Football likes to tell us that it is the world's most democratic sport. Twenty-two players. One referee. The best team wins.
Really? Modern football is also a multibillion-dollar entertainment business. And like every successful business, it needs one thing above all else: a compelling story. Better still, it needs a superstar.
For decades, that superstar was Pelé. Brazil became football's royal family, celebrated not only because of its brilliance but because Pelé was the game's greatest ambassador. The image of Brazil was inseparable from the image of football itself.
Then came Diego Maradona. The torch passed from Brazil to Argentina. Maradona was genius, villain, showman, and saviour all rolled into one. Love him or hate him, he made people watch. And when people watched, television ratings soared, sponsors smiled, and football's cash registers kept ringing.
Today, the role belongs to Lionel Messi. Messi is more than a footballer. He is a global brand worth billions. His image sells television rights, fills stadiums, moves merchandise, and keeps sponsors happy from Buenos Aires to Beijing. In commercial terms, he is football's most valuable asset.
Is it any wonder, then, that every contentious decision involving Argentina sparks accusations of favouritism?
While there is no credible evidence that FIFA scripts tournaments or instructs referees to help Argentina. The issue is that football is not judged solely by facts. It is judged by perception. And perception can be just as damaging.
When the biggest calls seem repeatedly to favour the team carrying the game's biggest superstar, suspicion becomes inevitable. Fans begin to wonder whether football's governing bodies are protecting not just a team, but a global brand.

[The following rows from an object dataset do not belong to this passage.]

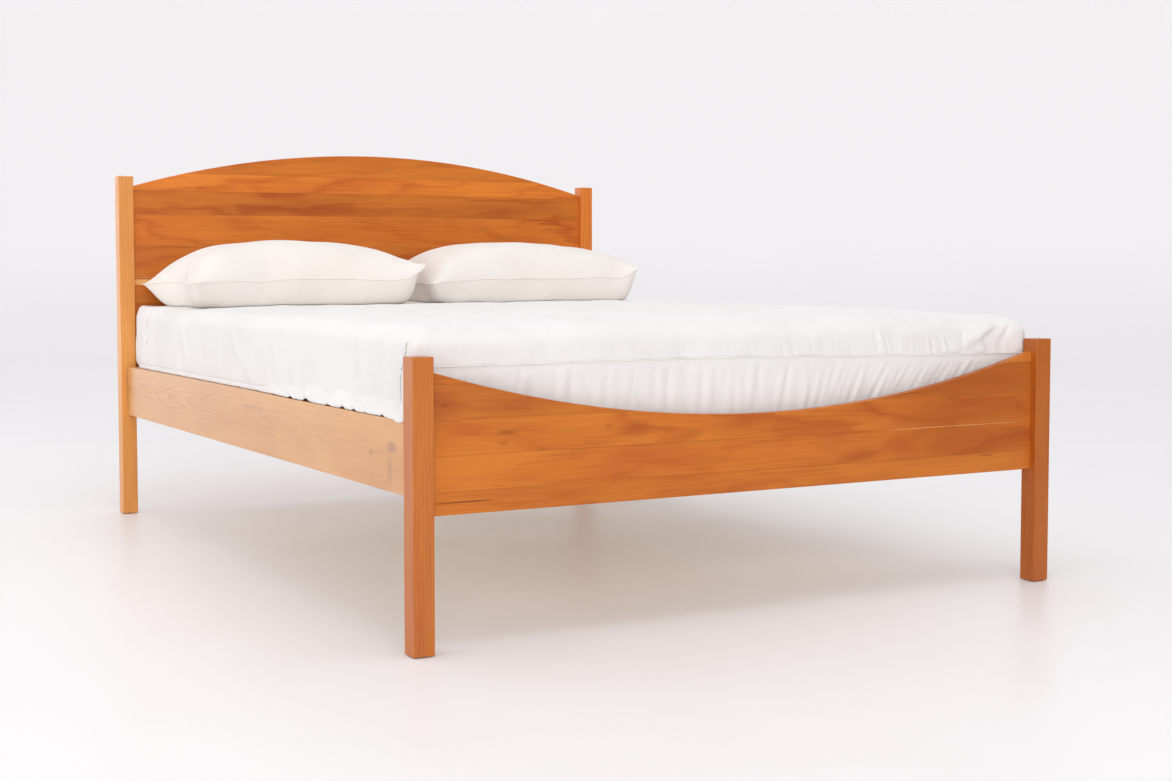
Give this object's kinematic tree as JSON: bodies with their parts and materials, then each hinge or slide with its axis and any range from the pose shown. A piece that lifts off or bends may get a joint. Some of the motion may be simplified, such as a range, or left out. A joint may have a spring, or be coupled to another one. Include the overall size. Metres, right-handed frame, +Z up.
{
  "type": "sleigh bed",
  "caption": "Cherry bed with an arched flat headboard, a footboard dipped in an arc, square posts, slats, a covered mattress and two pillows.",
  "frame": {"origin": "on the floor, under the middle of the bed", "axes": "+Z up; +Y along the bed from the footboard to the headboard; +X across the bed, to the right of someone standing at the foot and facing the headboard"},
  "size_m": [1.638, 2.16, 1.098],
  "materials": {
    "post_wood": "satin",
    "headboard_wood": "satin",
    "footboard_wood": "satin",
    "rail_wood": "satin",
    "slat_wood": "matte",
    "fastener_steel": "satin",
    "glide_nylon": "matte",
    "mattress_ticking": "matte",
    "cover_cotton": "matte",
    "pillow_cotton": "matte"
  },
  "bodies": {
    "frame": {"beam_saddle_foot": "fastener_steel", "beam_saddle_head": "fastener_steel", "centre_beam": "slat_wood", "footboard_board_1": "footboard_wood", "footboard_board_2": "footboard_wood", "footboard_board_3": "footboard_wood", "footboard_board_4_left": "footboard_wood", "footboard_board_4_right": "footboard_wood", "footboard_board_5_left": "footboard_wood", "footboard_board_5_right": "footboard_wood", "glide_foot_left": "glide_nylon", "glide_foot_right": "glide_nylon", "glide_head_left": "glide_nylon", "glide_head_right": "glide_nylon", "headboard_board_1": "headboard_wood", "headboard_board_2": "headboard_wood", "headboard_board_3": "headboard_wood", "headboard_board_4": "headboard_wood", "headboard_board_5": "headboard_wood", "headboard_board_6": "headboard_wood", "headboard_board_7": "headboard_wood", "headboard_board_8": "headboard_wood", "headboard_board_9": "headboard_wood", "ledger_left": "slat_wood", "ledger_right": "slat_wood", "post_foot_left": "post_wood", "post_foot_right": "post_wood", "post_head_left": "post_wood", "post_head_right": "post_wood", "post_slot_plate_foot_left": "fastener_steel", "post_slot_plate_foot_right": "fastener_steel", "post_slot_plate_head_left": "fastener_steel", "post_slot_plate_head_right": "fastener_steel", "rail_hook_plate_foot_left": "fastener_steel", "rail_hook_plate_foot_right": "fastener_steel", "rail_hook_plate_head_left": "fastener_steel", "rail_hook_plate_head_right": "fastener_steel", "side_rail_left": "rail_wood", "side_rail_right": "rail_wood", "slat_01": "slat_wood", "slat_02": "slat_wood", "slat_03": "slat_wood", "slat_04": "slat_wood", "slat_05": "slat_wood", "slat_06": "slat_wood", "slat_07": "slat_wood", "slat_08": "slat_wood", "slat_09": "slat_wood", "slat_10": "slat_wood", "slat_11": "slat_wood", "slat_12": "slat_wood", "slat_13": "slat_wood", "slat_14": "slat_wood"},
    "mattress": {"mattress": "mattress_ticking", "mattress_cover": "cover_cotton"},
    "pillow_left": {"pillow_left": "pillow_cotton"},
    "pillow_right": {"pillow_right": "pillow_cotton"}
  },
  "joints": [
    {"name": "mattress_lift", "type": "slide", "parent": "frame", "child": "mattress", "axis": [0, 0, 1], "range_m": [0, 0.25]},
    {"name": "pillow_left_lift", "type": "slide", "parent": "mattress", "child": "pillow_left", "axis": [0, 0, 1], "range_m": [0, 0.3]},
    {"name": "pillow_right_lift", "type": "slide", "parent": "mattress", "child": "pillow_right", "axis": [0, 0, 1], "range_m": [0, 0.3]}
  ]
}
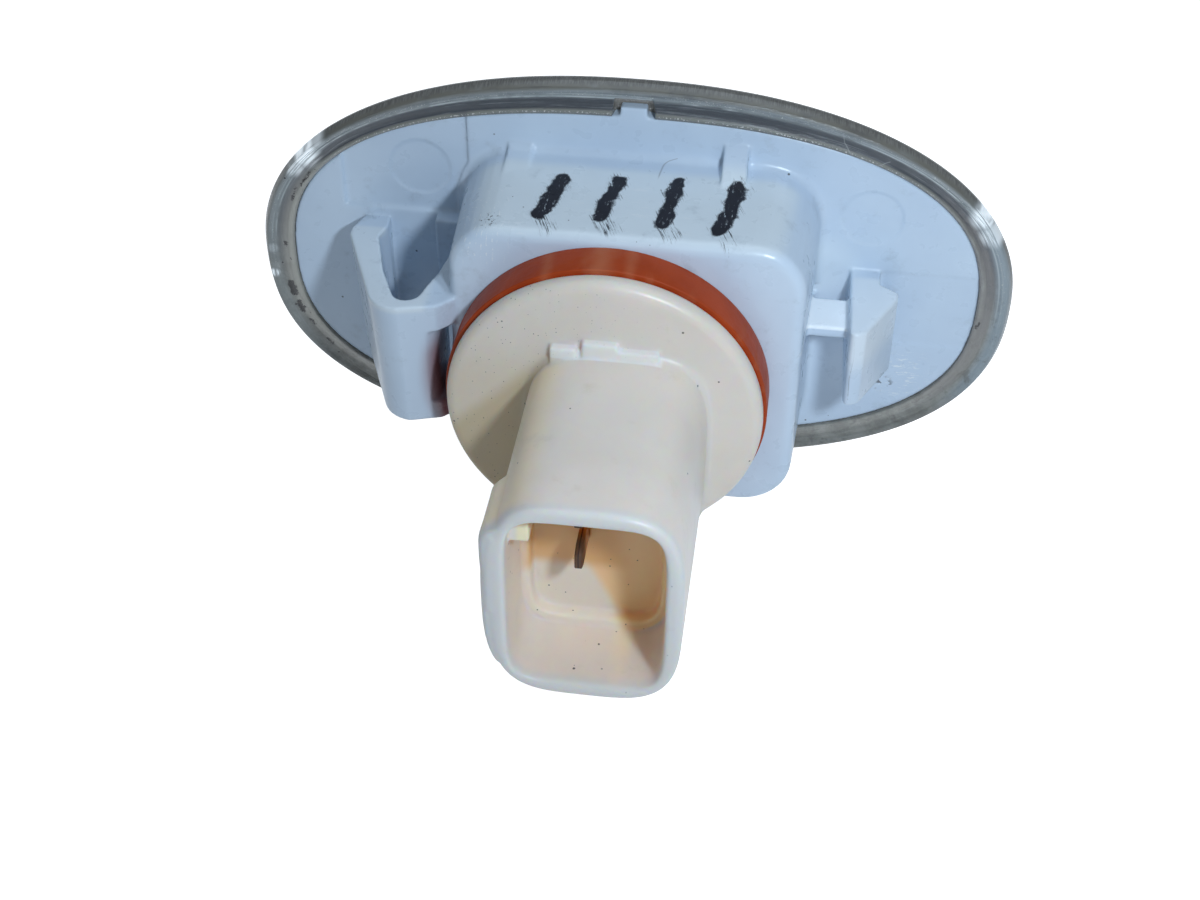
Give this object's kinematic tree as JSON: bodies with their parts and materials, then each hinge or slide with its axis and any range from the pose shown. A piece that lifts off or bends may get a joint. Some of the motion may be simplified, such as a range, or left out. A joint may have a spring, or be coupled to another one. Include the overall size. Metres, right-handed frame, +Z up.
{
  "type": "side repeater lamp",
  "caption": "Oval clear-lens indicator lamp for a car's wing, with a side clip, a twist-lock bulb holder and a plug socket behind.",
  "frame": {"origin": "middle of the oval rim, in the plane of the rim's rear face that seats on the body panel", "axes": "+Y out of the car through the lens, -Y back to the plug socket, +X along the lens, to the right when seen from behind, +Z up"},
  "size_m": [0.0706, 0.0448, 0.0408],
  "materials": {
    "clear_lens": "clear moulded acrylic, gloss",
    "white_plastic": "moulded, slightly glossy",
    "orange_rubber": "moulded silicone, satin",
    "cream_plastic": "moulded, satin",
    "copper_alloy": "stamped strip, tarnished",
    "amber_glass": "amber glass",
    "bulb_wire": "drawn wire"
  },
  "bodies": {
    "lamp": {"lens": "clear_lens", "housing": "white_plastic"},
    "holder": {"holder_gasket": "orange_rubber", "bulb_holder": "cream_plastic", "terminal_upper": "copper_alloy", "terminal_lower": "copper_alloy", "bulb_glass": "amber_glass", "bulb_filament": "bulb_wire", "bulb_lead_left": "bulb_wire", "bulb_lead_right": "bulb_wire"}
  },
  "joints": [
    {"name": "holder_twist", "type": "hinge", "parent": "lamp", "child": "holder", "pos_m": [-0.0003, -0.012, -0.0025], "axis": [0, -1, 0], "range_deg": [0, 45]}
  ]
}
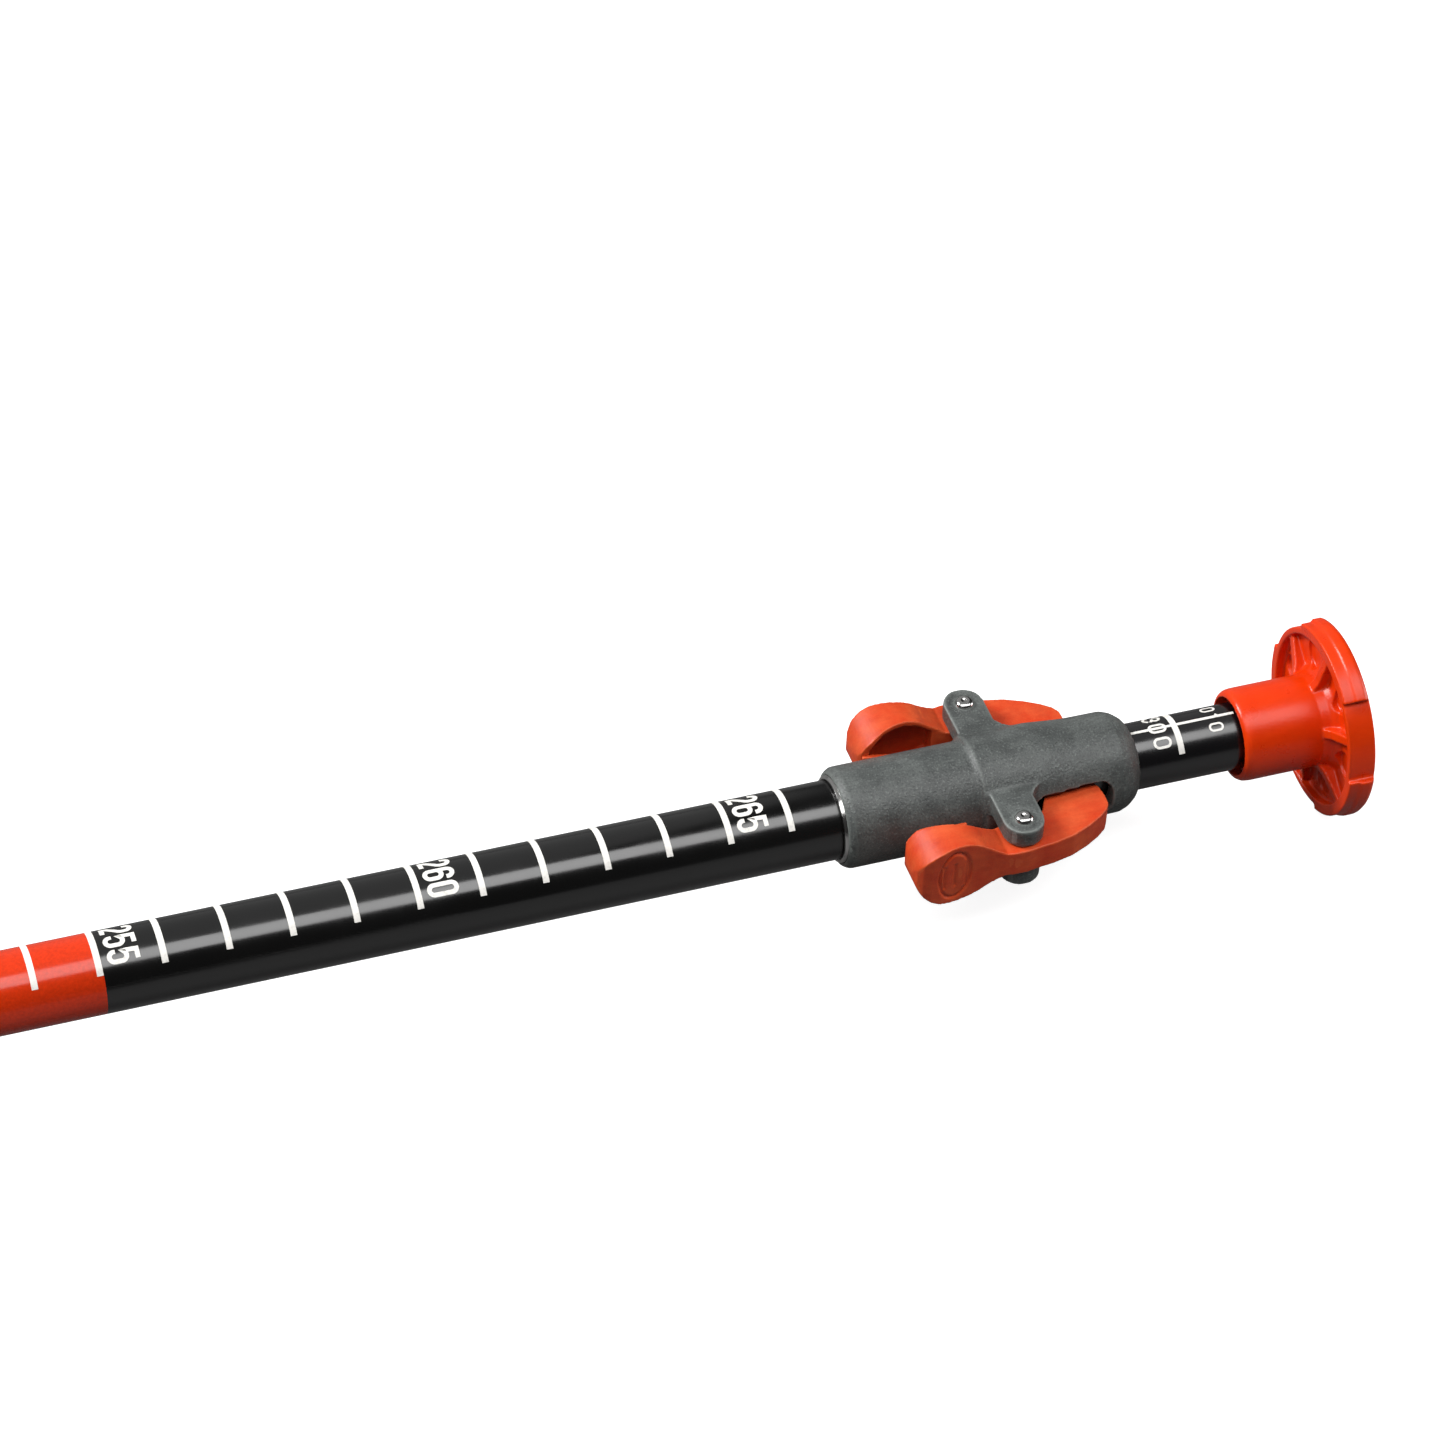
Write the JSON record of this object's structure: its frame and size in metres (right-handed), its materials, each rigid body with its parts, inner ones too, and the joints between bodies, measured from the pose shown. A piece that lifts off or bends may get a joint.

That is the price FIFA pays for turning football into a commercial spectacle. The governing body insists that the integrity of the game is sacrosanct. It may well be. Yet integrity is not only about being fair; it is about being seen to be fair. Every controversial penalty, every disputed offside, every generous interpretation involving football's marquee team chips away at public confidence.
Perhaps the real issue is not that FIFA favours Argentina. Perhaps it is that FIFA has become too dependent on having a footballing messiah.
Yesterday it was Pelé. Then it was Maradona. Today, it is Messi. Tomorrow it will be someone else.
Football survives because great players emerge in every generation. FIFA, however, often behaves as though it cannot survive without a single global icon to sell the game. That is a dangerous mindset. It risks creating the impression that protecting the brand matters as much as protecting the sport.
The world's most popular game deserves better.
Football should never need a chosen nation. It should never need a protected superstar. It should only need the courage to let the best team win, without millions of fans leaving the stadium wondering whether the script had already been written.
Shaibu A. Gariba
https://www.linkedin.com/in/shaibu-gariba/
Email: [email protected]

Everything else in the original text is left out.